In Early Summer the characters accept their fates with resignation, sighs, and (occasionally) tears. But consider another possible resolution to the plot: Noriko is no longer pestered into marrying by her employer and her family. She continues to work, contribute to the household, and help care for her nephews. The household in Kamakura remains intact and harmonious, even as Noriko and Kōichi’s parents leave to spend their final years with the great-uncle. Aya and Noriko continue to enjoy a close relationship with each other, but also with their married friends, while Aya takes over the restaurant owned by her mother and remains unmarried and independent. Kenkichi enjoys life with his books, and after his stint in Akita returns with his mother and daughter to be once again be a good neighbor and friend to Noriko and her family.
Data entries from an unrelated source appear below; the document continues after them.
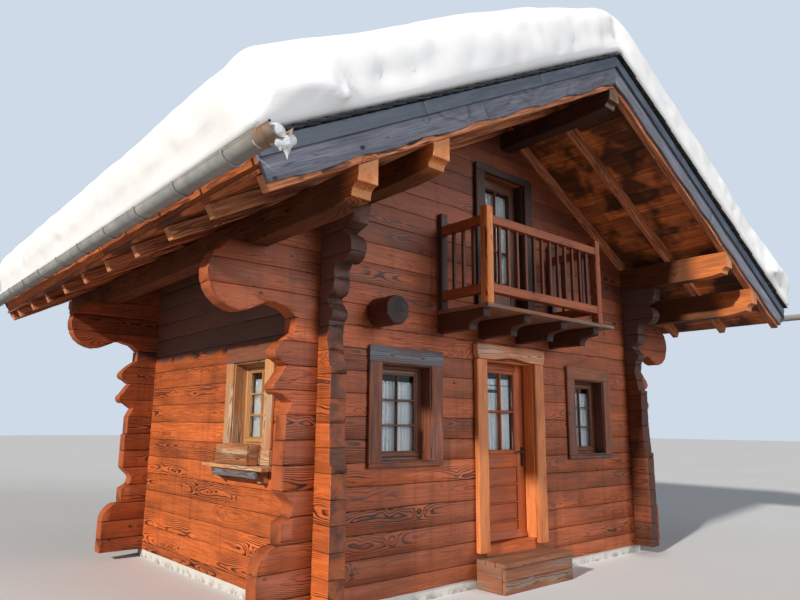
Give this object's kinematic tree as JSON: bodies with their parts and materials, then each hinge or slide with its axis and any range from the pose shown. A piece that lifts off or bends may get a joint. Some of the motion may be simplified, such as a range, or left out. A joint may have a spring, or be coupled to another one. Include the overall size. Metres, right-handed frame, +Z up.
{
  "type": "alpine log chalet",
  "caption": "Small log chalet with carved corner log ends, a wide snow-covered gable roof, front balcony and a hinged entrance door.",
  "frame": {"origin": "on the ground in the middle of the chalet's bounding box, gutters and snow included", "axes": "+Z up, +X to the right of someone who faces the front gable, the front gable faces -Y"},
  "size_m": [8.8494, 8.0107, 6.2618],
  "materials": {
    "balcony_wood": "stained planed timber",
    "dark_batten": "dark battens in shade",
    "floor_boards": "planed boards",
    "glass": "clear",
    "iron": "black iron",
    "joinery_wood": "stained joinery, satin",
    "limewash": "rough limewashed masonry",
    "log_wood": "stained hewn log, satin",
    "roof_timber": "stained rough timber",
    "slate": "dark slate grey, matt",
    "slate_blue_sheet": "slate-blue sheet, satin",
    "snow": "soft white snow",
    "weathered_wood": "grey weathered board",
    "zinc": "weathered zinc"
  },
  "bodies": {
    "house": {"plinth": "limewash", "ground_floor": "floor_boards", "upper_floor": "floor_boards", "front_wall_left": "log_wood", "front_wall_right": "log_wood", "door_threshold": "joinery_wood", "front_wall_over_door": "log_wood", "front_gable": "log_wood", "left_wall": "log_wood", "right_wall": "log_wood", "back_wall": "log_wood", "back_gable": "log_wood", "ridge_purlin": "roof_timber", "plate_purlins": "roof_timber", "eave_purlins": "roof_timber", "left_rafters": "roof_timber", "right_rafters": "roof_timber", "left_roof_boards": "roof_timber", "right_roof_boards": "roof_timber", "left_batten_layer": "dark_batten", "right_batten_layer": "dark_batten", "left_covering": "slate", "right_covering": "slate", "verge_boards": "weathered_wood", "fascias": "slate_blue_sheet", "gutters": "zinc", "gutter_straps": "zinc", "snow_blanket": "snow", "window_casings": "joinery_wood", "window_sashes": "joinery_wood", "window_panes": "glass", "window_shelf": "joinery_wood", "door_posts": "joinery_wood", "door_header": "joinery_wood", "door_hinges": "iron", "door_step": "joinery_wood", "floor_beams": "balcony_wood", "balcony_floor": "balcony_wood", "balcony_posts": "balcony_wood", "balcony_rails": "balcony_wood", "balcony_balusters": "balcony_wood", "balcony_door_frame": "balcony_wood", "balcony_door": "balcony_wood"},
    "entrance_door": {"door_leaf": "joinery_wood", "door_glass": "glass", "door_ironwork": "iron"}
  },
  "joints": [
    {"name": "entrance_door_hinge", "type": "hinge", "parent": "house", "child": "entrance_door", "pos_m": [-0.474, -1.81, 0.41], "axis": [0, 0, 1], "range_deg": [0, 100]}
  ]
}
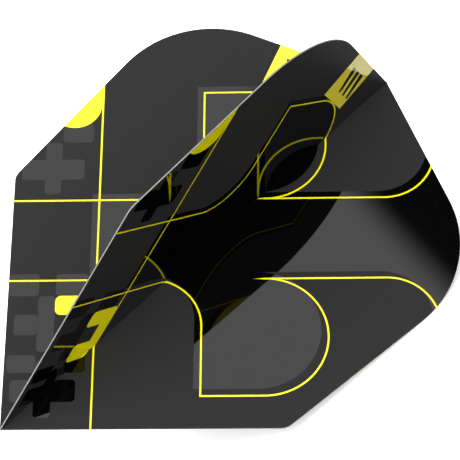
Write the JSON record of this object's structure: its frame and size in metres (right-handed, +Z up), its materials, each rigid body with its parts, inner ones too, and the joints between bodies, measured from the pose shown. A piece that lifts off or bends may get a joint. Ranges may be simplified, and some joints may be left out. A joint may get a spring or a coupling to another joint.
{
  "type": "dart flight",
  "caption": "Folded standard-shape dart flight: printed glossy film wings at right angles round one spine, creased so that they fold flat and spring back.",
  "frame": {"origin": "nose end of the spine, on the line where the four wings meet, where a stem takes hold", "axes": "+X along the spine from the nose to the tail, +Z up, with the four wings leaning at 45 degrees to it"},
  "size_m": [0.0458, 0.0256, 0.0256],
  "materials": {
    "printed_film": "glossy black film with grey and yellow print, spot gloss over a satin ground",
    "bond": "thin pale bond, seen only at the cut edges"
  },
  "bodies": {
    "spine": {"bond_core": "bond", "top_film_crease": "printed_film", "right_film_crease": "printed_film", "bottom_film_crease": "printed_film", "left_film_crease": "printed_film"},
    "upper_left_wing": {"top_film_on_upper_left_wing": "printed_film", "left_film_on_upper_left_wing": "printed_film", "bond_in_upper_left_wing": "bond"},
    "upper_right_wing": {"right_film_on_upper_right_wing": "printed_film", "top_film_on_upper_right_wing": "printed_film", "bond_in_upper_right_wing": "bond"},
    "lower_right_wing": {"bottom_film_on_lower_right_wing": "printed_film", "right_film_on_lower_right_wing": "printed_film", "bond_in_lower_right_wing": "bond"},
    "lower_left_wing": {"left_film_on_lower_left_wing": "printed_film", "bottom_film_on_lower_left_wing": "printed_film", "bond_in_lower_left_wing": "bond"}
  },
  "joints": [
    {"name": "upper_left_wing_fold", "type": "hinge", "parent": "spine", "child": "upper_left_wing", "pos_m": [0.023, 0.00009, 0.00009], "axis": [1, 0, 0], "range_deg": [-44, 44], "stiffness_Nm_per_rad": 0.006, "deforming": ["top_film_crease", "left_film_crease"]},
    {"name": "upper_right_wing_fold", "type": "hinge", "parent": "spine", "child": "upper_right_wing", "pos_m": [0.023, -0.00009, 0.00009], "axis": [-1, 0, 0], "range_deg": [-44, 44], "stiffness_Nm_per_rad": 0.006, "deforming": ["right_film_crease", "top_film_crease"]},
    {"name": "lower_right_wing_fold", "type": "hinge", "parent": "spine", "child": "lower_right_wing", "pos_m": [0.023, -0.00009, -0.00009], "axis": [1, 0, 0], "range_deg": [-44, 44], "stiffness_Nm_per_rad": 0.006, "deforming": ["bottom_film_crease", "right_film_crease"]},
    {"name": "lower_left_wing_fold", "type": "hinge", "parent": "spine", "child": "lower_left_wing", "pos_m": [0.023, 0.00009, -0.00009], "axis": [-1, 0, 0], "range_deg": [-44, 44], "stiffness_Nm_per_rad": 0.006, "deforming": ["left_film_crease", "bottom_film_crease"]}
  ]
}
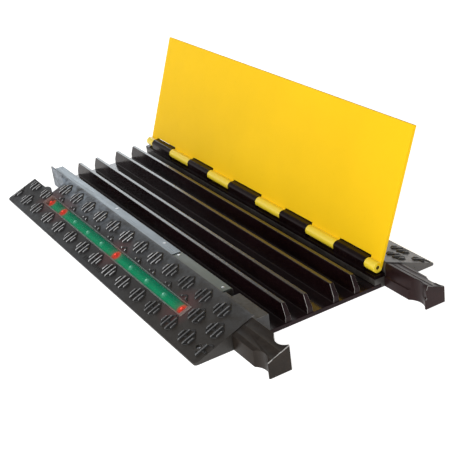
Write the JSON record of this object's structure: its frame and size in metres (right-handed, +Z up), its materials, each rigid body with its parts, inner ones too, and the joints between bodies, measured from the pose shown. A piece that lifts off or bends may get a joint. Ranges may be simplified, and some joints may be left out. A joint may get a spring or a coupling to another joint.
{
  "type": "cable protector ramp",
  "caption": "Modular drive-over cable ramp section with sloped sides, open cable channels under a hinged lid, a warning light strip and dog-bone connectors for joining sections end to end.",
  "frame": {"origin": "On the ground, at the centre of the ramp section's length and width, connectors not counted", "axes": "+X along the cables towards the male connectors, +Y across the ramp towards the hinge side, +Z up"},
  "size_m": [1.025, 0.502, 0.2779],
  "materials": {
    "black_urethane": "matte charcoal cast polyurethane",
    "channel_urethane": "smooth near-black cast polyurethane",
    "connector_urethane": "smooth charcoal cast polyurethane",
    "yellow_urethane": "satin safety yellow cast polyurethane",
    "steel": "zinc plated",
    "circuit_board": "green board",
    "red_light": "clear red dome",
    "green_light": "clear green dome",
    "clear_lens": "clear polycarbonate",
    "lead_jacket": "matte black jacket",
    "driver_case": "potted plastic case",
    "grey_strip": "light blue-grey wear strip",
    "plate": "grey-green coated plate"
  },
  "bodies": {
    "base": {"channel_base": "channel_urethane", "corner_screw": "steel", "front_arm_screw_1": "steel", "front_arm_screw_2": "steel", "front_connector": "connector_urethane", "front_ramp": "black_urethane", "front_ramp_screw_1": "steel", "front_ramp_screw_2": "steel", "front_ramp_screw_3": "steel", "front_ramp_screw_4": "steel", "front_ramp_screw_5": "steel", "green_led_1": "green_light", "green_led_2": "green_light", "green_led_3": "green_light", "green_led_4": "green_light", "green_led_5": "green_light", "green_led_6": "green_light", "hinge_pin": "steel", "hinge_rail": "channel_urethane", "led_board": "circuit_board", "led_driver": "driver_case", "led_lead": "lead_jacket", "led_lens": "clear_lens", "ledge_strip": "grey_strip", "lens_cap_left": "clear_lens", "lens_cap_right": "clear_lens", "name_plate": "plate", "plate_rivet_1": "steel", "plate_rivet_2": "steel", "rear_arm_screw_1": "steel", "rear_arm_screw_2": "steel", "rear_connector": "connector_urethane", "rear_ramp": "black_urethane", "rear_ramp_screw_1": "steel", "rear_ramp_screw_2": "steel", "rear_ramp_screw_3": "steel", "rear_ramp_screw_4": "steel", "rear_ramp_screw_5": "steel", "red_led_1": "red_light", "red_led_2": "red_light", "red_led_3": "red_light", "red_led_4": "red_light", "strip_screw_1": "steel", "strip_screw_2": "steel"},
    "lid": {"lid": "yellow_urethane", "pin_plug_left": "yellow_urethane", "pin_plug_right": "yellow_urethane"}
  },
  "joints": [
    {"name": "lid_hinge", "type": "hinge", "parent": "base", "child": "lid", "pos_m": [0, 0.1275, 0.038], "axis": [1, 0, 0], "range_deg": [0, 110.5]}
  ]
}
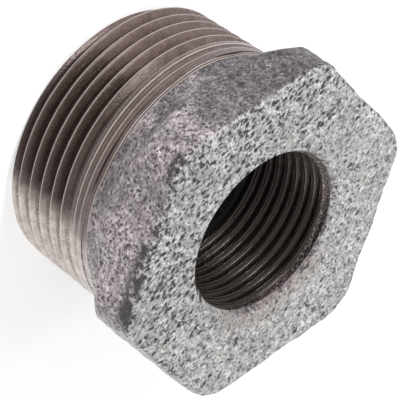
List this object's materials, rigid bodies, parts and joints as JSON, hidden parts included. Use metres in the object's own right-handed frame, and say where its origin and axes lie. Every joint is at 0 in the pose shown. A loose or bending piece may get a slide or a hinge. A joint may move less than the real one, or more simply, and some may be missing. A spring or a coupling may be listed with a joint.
{
  "type": "hex bushing",
  "caption": "Cast hexagon reducing bushing: tapered outside pipe thread below a rounded hexagon head, with a smaller threaded bore opening into a cored hollow.",
  "frame": {"origin": "centre of the small end face of the outside thread", "axes": "+Z along the bore towards the face of the hexagon, +X through one corner of the hexagon"},
  "size_m": [0.0528, 0.047, 0.0315],
  "materials": {
    "cast_iron": "speckled galvanised cast skin, with bare dark machined threads"
  },
  "bodies": {
    "root": {"hex_bushing": "cast_iron"}
  },
  "joints": []
}
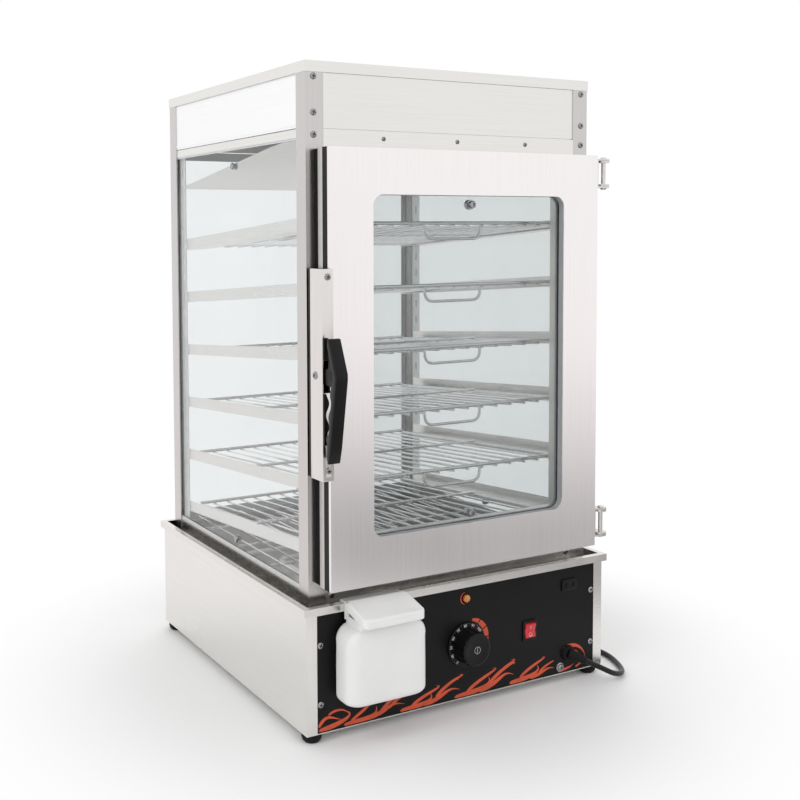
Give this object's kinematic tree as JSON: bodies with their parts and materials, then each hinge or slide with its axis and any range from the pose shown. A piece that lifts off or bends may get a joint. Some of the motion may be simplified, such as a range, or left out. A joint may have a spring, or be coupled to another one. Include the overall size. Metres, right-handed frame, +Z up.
{
  "type": "steam_display_cabinet",
  "caption": "Countertop bun steamer cabinet: stainless base with dial and rocker, glazed sides, hinged glass door, six wire shelves and a hung water box.",
  "frame": {"origin": "on the floor, under the middle of the cabinet's outer box with the mains lead left out", "axes": "+Z up, door faces -Y, +X to the right seen from the front"},
  "size_m": [0.6602, 0.544, 0.8445],
  "materials": {
    "satin_stainless_brushed_steel": "satin stainless",
    "clear_tempered_glass": "clear tempered",
    "fine_brushed_stainless_brushed_steel": "fine brushed stainless",
    "matte_rubber": "matte",
    "satin_black_with_an_orange_flame_print_painted_metal": "satin black with an orange flame print",
    "satin_black_matte_plastic": "satin black",
    "bright_chrome": "bright",
    "glossy_amber_gloss_plastic": "glossy amber",
    "polished_wire_chrome": "polished wire",
    "glossy_red_gloss_plastic": "glossy red",
    "smooth_white_gloss_plastic": "smooth white"
  },
  "bodies": {
    "cabinet": {"back_frame": "satin_stainless_brushed_steel", "back_glass": "clear_tempered_glass", "base_plate": "satin_stainless_brushed_steel", "base_shell": "fine_brushed_stainless_brushed_steel", "bottom_grid": "satin_stainless_brushed_steel", "cable_gland": "matte_rubber", "control_panel": "satin_black_with_an_orange_flame_print_painted_metal", "cord_coil": "matte_rubber", "corner_post_back_left": "fine_brushed_stainless_brushed_steel", "corner_post_back_right": "fine_brushed_stainless_brushed_steel", "corner_post_front_left": "fine_brushed_stainless_brushed_steel", "corner_post_front_right": "fine_brushed_stainless_brushed_steel", "drip_plate": "satin_stainless_brushed_steel", "frame_screws": "bright_chrome", "front_fascia": "fine_brushed_stainless_brushed_steel", "front_frame": "fine_brushed_stainless_brushed_steel", "glass_studs": "bright_chrome", "gutter_tray": "fine_brushed_stainless_brushed_steel", "heating_element": "satin_stainless_brushed_steel", "hinge_frame_leaves": "satin_stainless_brushed_steel", "hinge_pins": "satin_stainless_brushed_steel", "indicator_lamp": "glossy_amber_gloss_plastic", "latch_keeper": "satin_stainless_brushed_steel", "left_frame": "satin_stainless_brushed_steel", "left_glass": "clear_tempered_glass", "outlet_socket": "satin_black_matte_plastic", "pane_gaskets": "matte_rubber", "power_cord": "matte_rubber", "power_plug": "matte_rubber", "power_switch": "satin_black_matte_plastic", "rack_uprights": "satin_stainless_brushed_steel", "right_frame": "satin_stainless_brushed_steel", "right_glass": "clear_tempered_glass", "rubber_feet": "matte_rubber", "shelf_rails": "satin_stainless_brushed_steel", "thermostat": "satin_stainless_brushed_steel", "top_cover": "fine_brushed_stainless_brushed_steel", "upper_casing": "satin_stainless_brushed_steel", "water_pan": "satin_stainless_brushed_steel"},
    "door": {"door_plate": "fine_brushed_stainless_brushed_steel", "door_rubber": "matte_rubber", "door_glass": "clear_tempered_glass", "door_channel": "satin_stainless_brushed_steel", "door_seal": "matte_rubber", "hinge_door_leaves": "satin_stainless_brushed_steel", "latch_cover": "fine_brushed_stainless_brushed_steel", "latch_housing": "satin_black_matte_plastic", "door_screws": "bright_chrome"},
    "handle": {"door_handle": "satin_black_matte_plastic", "latch_hook": "satin_stainless_brushed_steel"},
    "knob": {"thermostat_knob": "satin_black_matte_plastic"},
    "rocker": {"switch_rocker": "glossy_red_gloss_plastic"},
    "box": {"water_box": "smooth_white_gloss_plastic"},
    "box_lid": {"water_box_lid": "smooth_white_gloss_plastic"},
    "shelf_1_body": {"shelf_1": "polished_wire_chrome"},
    "shelf_2_body": {"shelf_2": "polished_wire_chrome"},
    "shelf_3_body": {"shelf_3": "polished_wire_chrome"},
    "shelf_4_body": {"shelf_4": "polished_wire_chrome"},
    "shelf_5_body": {"shelf_5": "polished_wire_chrome"},
    "shelf_6_body": {"shelf_6": "polished_wire_chrome"}
  },
  "joints": [
    {"name": "door_hinge", "type": "hinge", "parent": "cabinet", "child": "door", "pos_m": [0.225, -0.2258, 0.4695], "axis": [0, 0, 1], "range_deg": [0, 170]},
    {"name": "handle_pivot", "type": "hinge", "parent": "door", "child": "handle", "pos_m": [-0.2189, -0.213, 0.461], "axis": [-1, 0, 0], "range_deg": [-4, 8]},
    {"name": "thermostat_turn", "type": "hinge", "parent": "cabinet", "child": "knob", "pos_m": [0.0017, -0.221, 0.085], "axis": [0, 1, 0], "range_deg": [0, 280]},
    {"name": "rocker_tilt", "type": "hinge", "parent": "cabinet", "child": "rocker", "pos_m": [0.1095, -0.2112, 0.085], "axis": [1, 0, 0], "range_deg": [0, 16]},
    {"name": "water_box_lift", "type": "slide", "parent": "cabinet", "child": "box", "axis": [0, 0, 1], "range_m": [0, 0.01]},
    {"name": "lid_hinge", "type": "hinge", "parent": "box", "child": "box_lid", "pos_m": [-0.147, -0.226, 0.1745], "axis": [-1, 0, 0], "range_deg": [0, 55]},
    {"name": "shelf_1_slide", "type": "slide", "parent": "cabinet", "child": "shelf_1_body", "axis": [0, -0.9973, 0.0732], "range_m": [0, 0.012]},
    {"name": "shelf_2_slide", "type": "slide", "parent": "cabinet", "child": "shelf_2_body", "axis": [0, -0.9973, 0.0732], "range_m": [0, 0.012]},
    {"name": "shelf_3_slide", "type": "slide", "parent": "cabinet", "child": "shelf_3_body", "axis": [0, -0.9973, 0.0732], "range_m": [0, 0.012]},
    {"name": "shelf_4_slide", "type": "slide", "parent": "cabinet", "child": "shelf_4_body", "axis": [0, -0.9973, 0.0732], "range_m": [0, 0.012]},
    {"name": "shelf_5_slide", "type": "slide", "parent": "cabinet", "child": "shelf_5_body", "axis": [0, -0.9973, 0.0732], "range_m": [0, 0.012]},
    {"name": "shelf_6_slide", "type": "slide", "parent": "cabinet", "child": "shelf_6_body", "axis": [0, -0.9973, 0.0732], "range_m": [0, 0.012]}
  ]
}
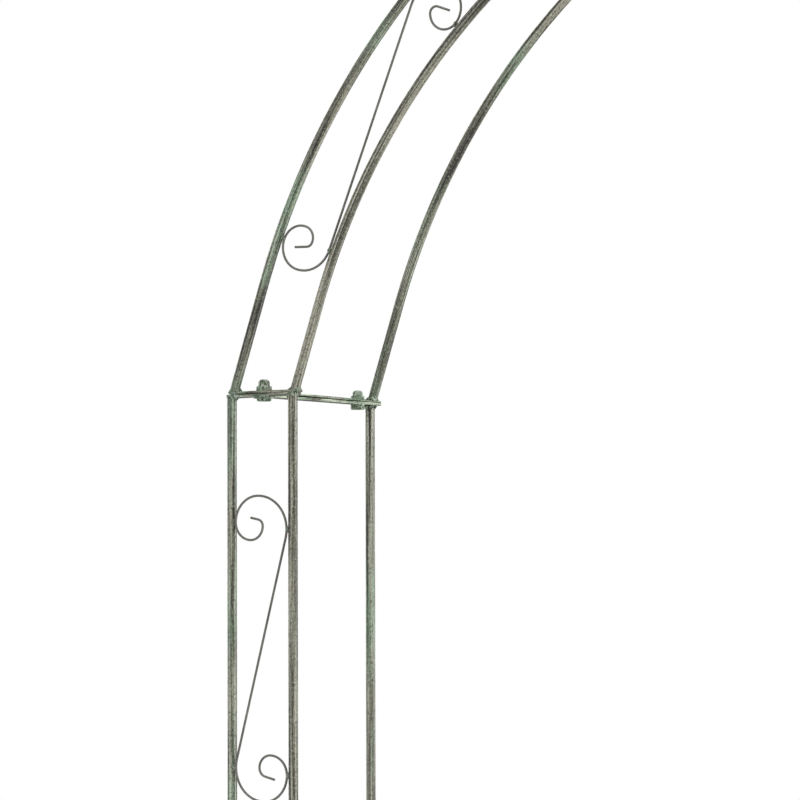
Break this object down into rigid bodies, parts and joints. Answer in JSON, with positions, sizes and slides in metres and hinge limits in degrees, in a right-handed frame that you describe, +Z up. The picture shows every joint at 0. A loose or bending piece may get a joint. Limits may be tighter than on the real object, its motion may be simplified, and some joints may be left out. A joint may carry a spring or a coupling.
{
  "type": "metal trellis arch",
  "caption": "Garden trellis arch of round steel rods: two three-rod columns with S-scroll wire infill and two curved halves bolted together overhead.",
  "frame": {"origin": "on the ground, at the middle of the arch's bounding box", "axes": "+X across the walkway from the left column to the right one, +Y from the scrolled ladder faces to the rear rods, +Z up"},
  "size_m": [1.534, 0.2294, 2.3963],
  "materials": {
    "rod": "antique patina paint: dark brown-grey ground with streaks of sage and verdigris green, satin, slightly rough",
    "flat_bar": "antique patina paint, dark brown-grey with sage green edges, satin",
    "scroll_wire": "dark grey-brown paint, satin",
    "fastener": "patina paint over steel, sage green, satin",
    "weld": "painted weld bead, green-grey, satin"
  },
  "bodies": {
    "root": {"left_lower_leg_outer_rod": "rod", "left_lower_leg_inner_rod": "rod", "left_lower_leg_rear_rod": "rod", "left_lower_leg_bottom_crossbar": "flat_bar", "left_lower_leg_bottom_tie_bar": "flat_bar", "left_lower_leg_top_crossbar": "flat_bar", "left_lower_leg_top_tie_bar": "flat_bar", "left_lower_leg_lower_scroll": "scroll_wire", "left_lower_leg_upper_scroll": "scroll_wire", "left_upper_leg_outer_rod": "rod", "left_upper_leg_inner_rod": "rod", "left_upper_leg_rear_rod": "rod", "left_upper_leg_bottom_crossbar": "flat_bar", "left_upper_leg_bottom_tie_bar": "flat_bar", "left_upper_leg_top_crossbar": "flat_bar", "left_upper_leg_top_tie_bar": "flat_bar", "left_upper_leg_lower_scroll": "scroll_wire", "left_upper_leg_upper_scroll": "scroll_wire", "left_arch_outer_rod": "rod", "left_arch_inner_rod": "rod", "left_arch_rear_rod": "rod", "left_arch_bottom_crossbar": "flat_bar", "left_arch_bottom_tie_bar": "flat_bar", "left_arch_top_crossbar": "flat_bar", "left_arch_top_tie_bar": "flat_bar", "left_arch_lower_scroll": "scroll_wire", "left_arch_upper_scroll": "scroll_wire", "right_lower_leg_outer_rod": "rod", "right_lower_leg_inner_rod": "rod", "right_lower_leg_rear_rod": "rod", "right_lower_leg_bottom_crossbar": "flat_bar", "right_lower_leg_bottom_tie_bar": "flat_bar", "right_lower_leg_top_crossbar": "flat_bar", "right_lower_leg_top_tie_bar": "flat_bar", "right_lower_leg_lower_scroll": "scroll_wire", "right_lower_leg_upper_scroll": "scroll_wire", "right_upper_leg_outer_rod": "rod", "right_upper_leg_inner_rod": "rod", "right_upper_leg_rear_rod": "rod", "right_upper_leg_bottom_crossbar": "flat_bar", "right_upper_leg_bottom_tie_bar": "flat_bar", "right_upper_leg_top_crossbar": "flat_bar", "right_upper_leg_top_tie_bar": "flat_bar", "right_upper_leg_lower_scroll": "scroll_wire", "right_upper_leg_upper_scroll": "scroll_wire", "right_arch_outer_rod": "rod", "right_arch_inner_rod": "rod", "right_arch_rear_rod": "rod", "right_arch_bottom_crossbar": "flat_bar", "right_arch_bottom_tie_bar": "flat_bar", "right_arch_top_crossbar": "flat_bar", "right_arch_top_tie_bar": "flat_bar", "right_arch_lower_scroll": "scroll_wire", "right_arch_upper_scroll": "scroll_wire", "joint_bolts": "fastener", "bolt_washers": "fastener", "dome_nuts": "fastener", "scroll_tack_welds": "weld"}
  },
  "joints": []
}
If Ozu intended for Early Summer to have a message, I think it would be this: here is a traditional multi-generational Japanese family destroyed not by modernity, or feminism, or Western culture, or any other of the usual suspects, but by a refusal to think outside the bounds of conventional heterosexual norms. It’s too much, I think, to expect a film made in 1951 for a mainstream audience to propose an alternative to this; highlighting the problem is achievement enough.

What then can I conclude regarding my original hypothesis? Here I can do no better than to “reverse the argument,” shamelessly steal the words with which Adam Mars-Jones ended his book about Ozu’s Late Spring, and adapt them to my own purpose:

If Yasujirō Ozu did decide to make a film about the experience of being queer in postwar Japan, within the limits of what the studio and his audience could accept, what would it look like? Wouldn’t it look like Early Summer? Very much like Early Summer.


  1. Yuka Kanno, “Implicational Spectatorship: Hara Setsuko and the Queer Joke,” Mechademia, vol. 6, 290.

  2. Robin Wood, “Resistance to Definition: Ozu’s ‘Noriko Trilogy,’” in Sexual Politics and Narrative Film: Hollywood and Beyond (New York: Columbia University Press, 1998), 123--24.